How is it that Trinity Western University persuaded the Law Society of British Columbia to permit it to accredit its law school?

Trinity Western requires that all students and faculty enter into a covenant that prohibits them from having sexual relations outside of the "sanctity of marriage between a man and a woman." Violations of this covenant may result in discipline and or expulsion from the school.

That is discrimination. Substitute any other protected ground of discrimination, such as if marriage were only permitted between people of the same race, and the offensiveness of the covenant would make its proposal ridiculous.

The Human Rights Code of British Columbia prohibits discrimination on the basis of family status, marital status and sexual orientation, among other grounds. Trinity Western, just like all other universities and colleges, is subject to the application of the code.

Not only is there legal protection for British Columbians on the basis of their marital status, family status and sexual orientation, same sex marriage is also legal in B.C.

The effect of the covenant that Trinity Western imposes on its students and faculty is to deny any person who is not married to a person of the opposite sex the ability to engage in sexual intimacy if they want to study and/or teach at that university.

In seeking the law society's approval, the university is relying on its right to protection from discrimination based on religion, which is a protected ground of discrimination under both the Human Rights Code and the Charter of Rights and Freedoms.

The irony is that the university seeks those protections precisely in order to perpetuate discrimination against others based on their family and marital status and on their sexual orientation.

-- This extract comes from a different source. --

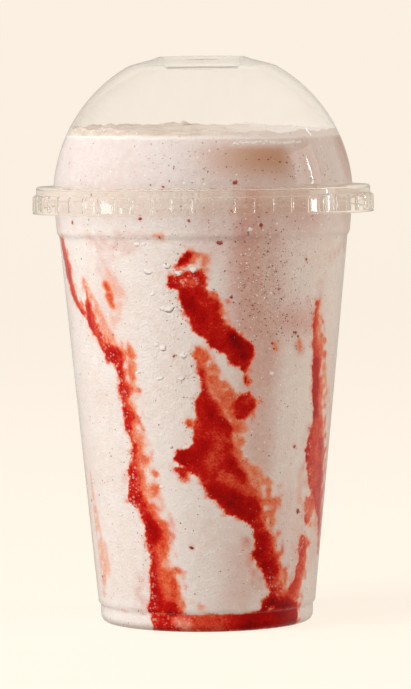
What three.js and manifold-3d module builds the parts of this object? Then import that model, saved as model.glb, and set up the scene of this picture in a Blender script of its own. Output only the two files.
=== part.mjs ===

That is not right, nor is it a proper application of human rights principles, which call for mutual respect where all are equal in dignity and rights. The law society should have known better.

All lawyers take an oath of office, which requires them to uphold the rights and freedoms of all persons according to the laws of Canada and British Columbia. Trinity Western's covenant is in violation of the law, which prohibits discrimination.

It is not a satisfactory answer to say that Trinity Western has a right to be free from discrimination, if it is in order to permit it to discriminate. Not only is the right to be free from discrimination not absolute in the manner that Trinity Western seeks to use it, it also does not permit the ranking of protections from discrimination, such that religious freedoms out rank other freedoms and equality rights.

The very body that is supposed to uphold the laws in this province has permitted Trinity Western the ability to discriminate. There is something very wrong in the law society's decision.

It is a good thing that progressive lawyers, led by Michael Mulligan, are taking the law society to task by seeking a special meeting to overturn this wrong-headed decision.

Anita Braha is a human rights lawyer in Vancouver.